A distinction ‘less reasonable’ as time goes on

Sense Partners economist Shamubeel Eaqub said the increased level of off-balance sheet borrowing had made the distinction between core and non-core Crown debt increasingly meaningless.

“The more they start to use this off-balance sheet vehicle the less useful net core debt becomes as an indicator.”

Off-balance sheet debt is more expensive than straight government debt because there is a greater risk of default. 

Kāinga Ora might be backed by the Government, but the state is not legally liable if the organisation goes broke.

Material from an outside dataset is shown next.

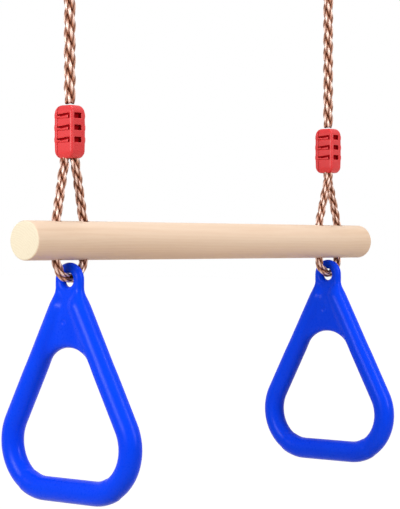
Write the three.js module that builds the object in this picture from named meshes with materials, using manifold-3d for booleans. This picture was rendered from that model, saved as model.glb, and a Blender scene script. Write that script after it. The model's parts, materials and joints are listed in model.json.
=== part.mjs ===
// A trapeze bar: a round wooden bar on two ropes, each gathered in a plastic clip, with a triangular plastic
// handle hanging on a rope loop under each end of the bar.
// Millimetres. The bar lies along X, +Z is up, and the origin is midway between the places where the two
// steel rings hang.
import * as THREE from "three";
import { mergeVertices } from "three/addons/utils/BufferGeometryUtils.js";
import Module from "manifold-3d";

const wasm = await Module();
wasm.setup();

// Driving dimensions
const fit = 0.3; // the gap left where two pieces touch
const overrun = 2; // how far a cutting shape runs past what it cuts

const barLength = 510;
const barDiameter = 34;
const barEdge = 1.6; // rounding of the bar's end edges
const ropeInset = 56.7; // from each end of the bar to its rope
const ropeSpacing = barLength - 2 * ropeInset; // between the two ropes, along the bar
const holeSpacing = 34.4; // between the two holes of one rope
const holeClearance = 0.7; // between a rope and its hole in the bar

const loopRope = 8.6; // rope diameter in the loops
const riserRope = 10.4; // the twisted pair above a clip
const riserNeck = 9; // the same pair where a clip's mouth squeezes it
const riserLength = 136; // between the two points a riser bends at
const loopBottom = 32.8; // from the bar's middle down to the rope's middle at the lowest point of a loop
const topLoopRise = 50; // from the top clip up to the rope's middle at the highest point of the top loop

const clipRise = 71; // from the bar's middle up to the clip
const clipTall = 46;
const clipWide = 17.5; // along the bar
const clipDeep = 21; // across the bar
const clipCorner = 4;
const shoulderTall = 6;
const shoulderIn = 3.4;
const endWall = 6; // plastic above and below the clamped rope
const clampWide = 11.6; // the two ropes squeezed together inside a clip
const clampDeep = 12.4;
const clampCorner = 3;
const footWide = 8; // the same two ropes in the clip's wide mouth
const footDeep = 10.4;
const slotRise = 3.5; // the middle slot, above the clip's middle
const slotPitch = 10.4;
const slotTall = 4.8;
const slotTallAtJoint = 2.1;
const slotEnd = 3; // from the clip's corner to the closed end of a slot
const windowWide = 9;
const windowTall = 4.6;
const windowShift = 1.2;
const prongProud = 1;
const prongThick = 2.4;
const prongLong = 3.4;
const prongTall = 1.5;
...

The entity is also less likely to pay back all its debts than the Government is.

“In my mind the reason why you’d want to have off-balance sheet borrowing is because it goes with a degree of independence by the organisation that will be doing the borrowing.”

For example, with the organisation’s management – who are accountable to politicians – would likely choose default over an alternative like raising rents on social housing tenants or selling-off state houses.

It’s not a massively increased risk, but still one that attracts a slight premium.

Eaqub said the increased cost made it hard to justify off-balance sheet debt unless doing so would take politics out of certain funding decisions and allow them to be better assessed on their merits by skilled personnel. 

“If it’s only to work around the Government borrowing numbers – for the optics – then that wouldn’t be a good reason.

“In my mind the reason why you’d want to have off-balance sheet borrowing is because it goes with a degree of independence by the organisation that will be doing the borrowing.”

Otherwise the distinction was pointless.

After all, if keeping money spare for an earthquake is the reason the country needs to keep its public debt low, how does paying more to borrow off-balance sheet change that?

Infometrics economist Brad Olsen said rating agencies weren’t really fooled by the shifting around of debt in this way either, and took “non-core” liabilities into account anyway. 

“The distinction is becoming less reasonable as we continue to go on.

“The question does become: are you better to just borrow on-balance sheet because of how low borrowing costs are?”